Last week Photographer Abbott, who bought up the photographs and plates Atget left behind at his death in 1927, was displaying 200 of the best of them at Manhattan's New School for Social Research. Atget's 30 years of patient trudging and clicking added up to a splendid historical document of a yesterday Paris.
Printed on softly highlighted gold chloride paper, the photographs showed with equal clarity Paris' elegant mansions and lean-to shanties, her fashionably dressed strollers and her ragpickers. Among the finest: a warmhearted study of a blind organ grinder accompanying a bright-faced young street singer, deadpan views of the cluttered windows of a toupee maker and hairdresser, sailor-hatted moppets at play in the Luxembourg Gardens, a plump bakery girl in leg-of-mutton sleeves pushing her wicker cart, a crew of pavers at work on a Paris street.

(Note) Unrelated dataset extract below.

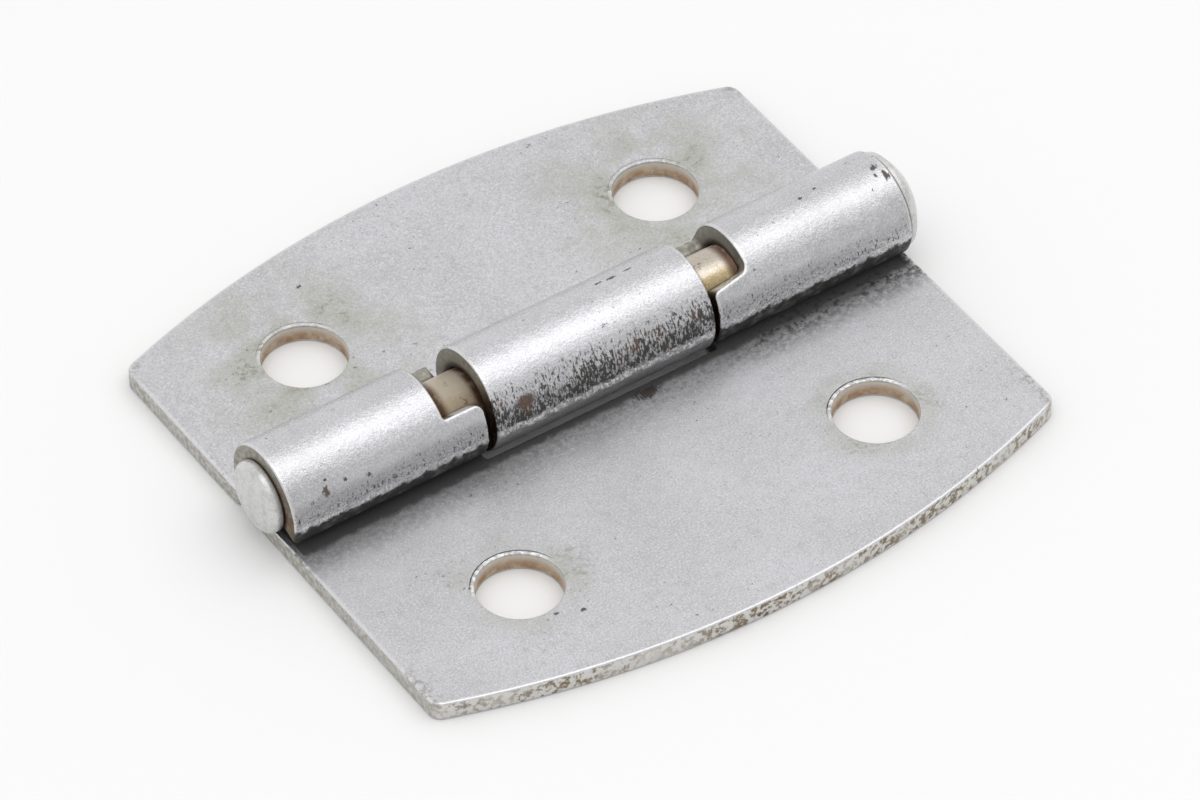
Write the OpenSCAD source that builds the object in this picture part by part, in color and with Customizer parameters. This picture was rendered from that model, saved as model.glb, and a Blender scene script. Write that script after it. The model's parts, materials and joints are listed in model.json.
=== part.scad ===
// Small butt hinge, open flat: a leaf with two outer knuckles, a leaf with one
// centre knuckle, and a headed pin. Each leaf is one piece of sheet whose end
// passes under the pin and curls up and over it, back towards its own leaf.
// X runs along the pin, Z is up, and Z = 0 is the plane of both leaves' backs.
// The origin is under the middle of the pin. Sizes are in millimetres.

/* [Leaves] */
// Length of both leaves along the pin
leaf_length = 50.8; // [48:0.2:56]
// Thickness of the sheet
sheet_t = 1.5; // [1.2:0.1:1.8]
// Pin axis to the crown of the curved edge, on the leaf with two knuckles
pair_reach = 25.2; // [24:0.1:28]
// Pin axis to the crown of the curved edge, on the leaf with one knuckle
single_reach = 22.4; // [21:0.1:25]
// Radius of the curved outer edges
edge_arc_r = 73; // [60:1:120]
// Radius of the outer corners
corner_r = 1; // [0.5:0.1:2]
// Pin axis to the edge that is cut back to clear the other leaf's knuckles
cut_back = 3.5; // [3.5:0.1:4.5]

/* [Screw holes] */
// Diameter of the plain holes
hole_d = 6.1; // [5:0.1:6.5]
// Distance between a leaf's two holes, along the pin
hole_spacing = 29.2; // [26:0.2:32]
// Hole centres to the crown of the curved edge
hole_edge = 10.5; // [9:0.1:11.5]

/* [Knuckles] */
// Length of the centre knuckle
centre_length = 17.8; // [15:0.2:20]
// Side gap between the centre knuckle and each outer one
side_gap = 0.7; // [0.3:0.1:1.2]
// Angle below the horizontal at which the curl's tip ends
tip_angle = 32; // [25:1:35]
// Length along the pin of the window at the inner end of each outer knuckle
window_length = 3; // [2:0.1:4]
// Window's edge on the tip side, in degrees above the horizontal
window_front = 41; // [30:1:50]
// Window's edge on the far side, measured the same way round the knuckle
window_back = 170; // [150:1:175]

/* [Pin] */
// Diameter of the pin's shank
pin_d = 4.7; // [4.5:0.1:5]
// Radial clearance between the shank and the knuckles
pin_clearance = 0.05; // [0.02:0.01:0.1]
// Diameter of the domed head
head_d = 7.3; // [6:0.1:7.4]
// Height of the domed head's straight rim
head_rim = 0.5; // [0.2:0.1:0.8]
// Height of the dome above the rim
head_dome = 1.5; // [1:0.1:2]
// Diameter of the peened end
peened_d = 5.2; // [5.2:0.1:6]
// Height of the peened end
peened_h = 1; // [0.8:0.1:1.5]
// Rounding of the peened end's rim
peened_round = 0.5; // [0.2:0.1:0.7]

/* [Hidden] */
$fn = 96;
bore_r = pin_d / 2 + pin_clearance;
knuckle_r = bore_r + sheet_t;
axis_z = knuckle_r;
outer_start = centre_length / 2 + side_gap;
// Cutting bodies reach this far past the surfaces that they cut
past = 1;
// Room cut round the other leaf's knuckles, beyond their outside
sweep_gap = 0.1;
leaf_colour = "silver";
pin_colour = "tan";

// The sector from angle a to angle b, under half a turn, as a triangle fan
// that reaches past radius r. Angles run from the X axis, anticlockwise.
module sector(a, b, r) {
    steps = 6;
    polygon(concat([[0, 0]], [for (i = [0 : steps])
        let (angle = a + (b - a) * i / steps) 2 * r * [cos(angle), sin(angle)]]));
}

// Extrudes an end view along the pin, from x1 to x2, with the pin axis at its [0, 0]
module along_pin(x1, x2) {
    translate([x1, 0, axis_z]) rotate([90, 0, 90]) linear_extrude(x2 - x1) children();
}

// What a corner loses to its rounding: all outside the circle, from the end's
// direction, +X, round to the curved edge's direction there, a unit vector. The
// circle is a little larger than one that just touches both, so it crosses them.
module corner_waste(curve_normal) {
    reach = corner_r + past;
    difference() {
        polygon([[0, 0], [reach, 0], [reach, reach], reach * curve_normal]);
        circle(1.02 * corner_r);
    }
}

// Plan of one leaf, which runs towards +Y, and of the curl beyond the pin axis
module leaf_plan(reach) {
    arc_y = reach - edge_arc_r;
    round_x = leaf_length / 2 - corner_r;
    round_dy = sqrt(pow(edge_arc_r - corner_r, 2) - pow(round_x, 2));
    back_y = -knuckle_r - past;
    difference() {
        intersection() {
            translate([-leaf_length / 2, back_y]) square([leaf_length, reach + past - back_y]);
            translate([0, arc_y]) circle(edge_arc_r, $fn = 360);
        }
        for (side = [0, 1]) mirror([side, 0]) translate([round_x, arc_y + round_dy])
            corner_waste([round_x, round_dy] / (edge_arc_r - corner_r));
        for (side = [-1, 1])
            translate([side * hole_spacing / 2, reach - hole_edge]) circle(hole_d / 2);
    }
}

// End view of a leaf that runs towards +Y. The sheet comes in under the pin,
// rises on the -Y side and ends over itself.
module leaf_profile(reach) {
    difference() {
        circle(knuckle_r);
        circle(bore_r);
        sector(-90, -tip_angle, knuckle_r);
    }
    translate([0, -knuckle_r]) square([reach, sheet_t]);
}

// End view of what is cut from a leaf to clear the other leaf's knuckles: the
// curl, and the flat sheet up to the cut-back edge
module clearance_profile() {
    circle(knuckle_r + sweep_gap);
    translate(-(knuckle_r + past) * [1, 1])
        square([cut_back + knuckle_r + past, 2 * (knuckle_r + past)]);
}

// The bent sheet of one leaf, at full width, with its holes
module bent_sheet(reach) {
    intersection() {
        along_pin(-leaf_length / 2 - past, leaf_length / 2 + past) leaf_profile(reach);
        translate([0, 0, -past]) linear_extrude(2 * (knuckle_r + past)) leaf_plan(reach);
    }
}

// End view of the window in an outer knuckle of a leaf that runs towards +Y
module window_profile() {
    middle = (window_front + window_back) / 2;
    difference() {
        union() {
            sector(window_front, middle, knuckle_r);
            sector(middle, window_back, knuckle_r);
        }
        circle(bore_r - past);
    }
}

// Leaf towards -Y, drawn towards +Y and turned round. Both ends are alike.
module two_knuckle_leaf() {
    color(leaf_colour) mirror([0, 1, 0]) difference() {
        bent_sheet(pair_reach);
        along_pin(-outer_start, outer_start) clearance_profile();
        for (side = [0, 1]) mirror([side, 0, 0])
            along_pin(outer_start - past, outer_start + window_length) window_profile();
    }
}

// Leaf towards +Y
module single_knuckle_leaf() {
    color(leaf_colour) difference() {
        bent_sheet(single_reach);
        for (side = [0, 1]) mirror([side, 0, 0])
            along_pin(centre_length / 2, leaf_length / 2 + past) clearance_profile();
    }
}

// Half section of the domed head, standing on its flat face at Y = 0
module head_section() {
    head_r = head_d / 2;
    dome_r = (pow(head_r, 2) + pow(head_dome, 2)) / (2 * head_dome);
    intersection() {
        square([head_r, head_rim + head_dome]);
        translate([0, head_rim + head_dome - dome_r]) circle(dome_r, $fn = 180);
    }
}

// Half section of the peened end, standing on its flat face at Y = 0
module peened_section() {
    flat_r = peened_d / 2 - peened_round;
    square([flat_r, peened_h]);
    square([peened_d / 2, peened_h - peened_round]);
    intersection() {
        translate([flat_r, peened_h - peened_round]) circle(peened_round);
        square([peened_d, peened_h]);
    }
}

// Pin, clinched in the outer knuckles: head at +X, peened end at -X
module hinge_pin() {
    color(pin_colour) translate([0, 0, axis_z]) rotate([0, 90, 0]) union() {
        translate([0, 0, -leaf_length / 2]) cylinder(d = pin_d, h = leaf_length);
        translate([0, 0, leaf_length / 2]) rotate_extrude() head_section();
        translate([0, 0, -leaf_length / 2]) mirror([0, 0, 1]) rotate_extrude() peened_section();
    }
}

two_knuckle_leaf();
single_knuckle_leaf();
hinge_pin();
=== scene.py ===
"""The looks of a small three-knuckle butt hinge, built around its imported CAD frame."""
import json
import math
from collections import namedtuple

import bpy
import numpy as np
from mathutils import Matrix, Vector, geometry, kdtree, noise


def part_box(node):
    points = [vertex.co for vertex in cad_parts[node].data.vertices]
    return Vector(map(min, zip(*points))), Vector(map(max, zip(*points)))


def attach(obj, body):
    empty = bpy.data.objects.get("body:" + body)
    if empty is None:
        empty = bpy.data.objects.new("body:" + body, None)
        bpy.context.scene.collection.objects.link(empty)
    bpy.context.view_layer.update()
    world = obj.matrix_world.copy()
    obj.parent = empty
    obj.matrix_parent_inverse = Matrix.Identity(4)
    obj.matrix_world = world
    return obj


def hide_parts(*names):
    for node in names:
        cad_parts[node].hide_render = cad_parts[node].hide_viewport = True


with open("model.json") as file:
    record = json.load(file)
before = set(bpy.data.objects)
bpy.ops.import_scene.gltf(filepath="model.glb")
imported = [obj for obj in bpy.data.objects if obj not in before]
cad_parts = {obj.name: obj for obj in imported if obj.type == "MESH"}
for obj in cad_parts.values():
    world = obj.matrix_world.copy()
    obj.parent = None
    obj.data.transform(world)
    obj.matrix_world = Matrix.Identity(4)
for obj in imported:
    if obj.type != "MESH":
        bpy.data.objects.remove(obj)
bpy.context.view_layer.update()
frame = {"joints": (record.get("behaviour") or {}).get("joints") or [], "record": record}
MM = 0.001

# ---------------------------------------------------------------- sizes, in millimetres

leaf_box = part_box("single_knuckle_leaf")
mounts = {m["name"]: m for m in frame["record"]["mounts"]}
joint = frame["joints"][0]

LEAF_LENGTH = (leaf_box[1].x - leaf_box[0].x) / MM
SINGLE_REACH = leaf_box[1].y / MM
PAIR_REACH = -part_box("two_knuckle_leaf")[0].y / MM
AXIS_Z = joint["pos_m"][2] / MM
KNUCKLE_R = AXIS_Z
SHEET_T = mounts["single_knuckle_leaf_holes"]["pos_m"][2] / MM
HOLE_R = mounts["single_knuckle_leaf_holes"]["dims"]["hole_r_mm"]
HOLE_SPACING = mounts["single_knuckle_leaf_holes"]["dims"]["spacing_x_mm"]
SINGLE_HOLE_Y = mounts["single_knuckle_leaf_holes"]["pos_m"][1] / MM
PAIR_HOLE_Y = -mounts["two_knuckle_leaf_holes"]["pos_m"][1] / MM

EDGE_ARC_R = 73.0        # curved outer edges
CORNER_R = 1.0           # outer corners
CUT_BACK = 3.5           # pin axis to the edge that clears the other leaf's knuckles
CENTRE_ENDS = (9.1, 8.85)   # middle of the pin to the centre knuckle's left and right ends
OUTER_STARTS = (9.8, 9.25)  # middle of the pin to the inner ends of the left and right knuckles
WINDOW_LENGTH = 3.0      # window in the inner end of each outer knuckle
WINDOW_FRONT = 229.0     # window's edge on the tip side, degrees round the curl
WINDOW_BACK = 100.0      # window's other edge
TIP_ANGLE = 302.0        # the curl's end, degrees round from under the pin
TIP_SKEW = 4.0           # the left tip stops this much sooner, and the right tip later
PIN_R = 2.35
MID_R = KNUCKLE_R - SHEET_T / 2
HALF_LENGTH = LEAF_LENGTH / 2

LIP_ANGLE = 98.0         # raised lip low on the centre knuckle's front, degrees from its top
LIP_SOONER = (2.0, 3.0)  # how much sooner the left and the right knuckle's lips come
LIP_HEIGHT = 0.10
LIP_WIDTH = 3.2          # degrees
LIP_WANDER = 6           # how far the lip strays up and down, degrees

EDGE_ROUND = 0.16        # rounding of the sheet's cut edges
HOLE_ROUND = 0.05        # rounding of the holes' edges
SUPPORT = 0.09           # flat band that keeps an edge's rounding out of the flat's shading
OUTLINE_STEP = 0.4       # longest side of an outline
FLAT_GRID = 0.7          # spacing of the mesh on the flat
CURL_GRID = 0.35         # spacing of the mesh along the pin on a curl
CURL_TURN = 2.5          # spacing of the mesh round a curl, degrees
WITHIN_EDGES = 1         # the triangulation keeps only what its edges enclose


# ---------------------------------------------------------------- outlines of the flat blanks

def curl(degrees):
    """Where a point of the curl lies on the flat blank: below zero, by length round the curl."""
    return -math.radians(degrees) * MID_R


def arc(cx, cy, radius, start, end, step=0.25):
    """Points along an arc, angles in degrees."""
    count = max(4, math.ceil(abs(math.radians(end - start)) * radius / step))
    angles = np.radians(np.linspace(start, end, count + 1))
    return [(cx + radius * math.cos(a), cy + radius * math.sin(a)) for a in angles]


def rounded(path):
    """A closed outline from (x, y, fillet radius) corners. Radius 0 leaves the point as it is."""
    out = []
    for i, (x, y, radius) in enumerate(path):
        here = np.array((x, y))
        if radius == 0:
            out.append(here)
            continue
        before = np.array(path[i - 1][:2]) - here
        after = np.array(path[(i + 1) % len(path)][:2]) - here
        before, after = before / np.linalg.norm(before), after / np.linalg.norm(after)
        for s in np.linspace(0, 1, 7):
            turn = s * math.pi / 2
            centre = here + radius * (before + after)
            out.append(centre - radius * (after * math.cos(turn) + before * math.sin(turn)))
    return np.array(out)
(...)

Atget never replaced his old-fashioned camera, scorned such new photographic developments as filters, adjustable lenses and high-speed film. In his old age he lived in a bare Paris flat, ate nothing but bread, milk and an occasional lump of sugar. But he still found energy to go out each morning at dawn, lug his bulky equipment up a fountain or statue if he could get a better view. By the time he died, at 70, he had snapped his favorite city some 10,000 times, not once found her dull.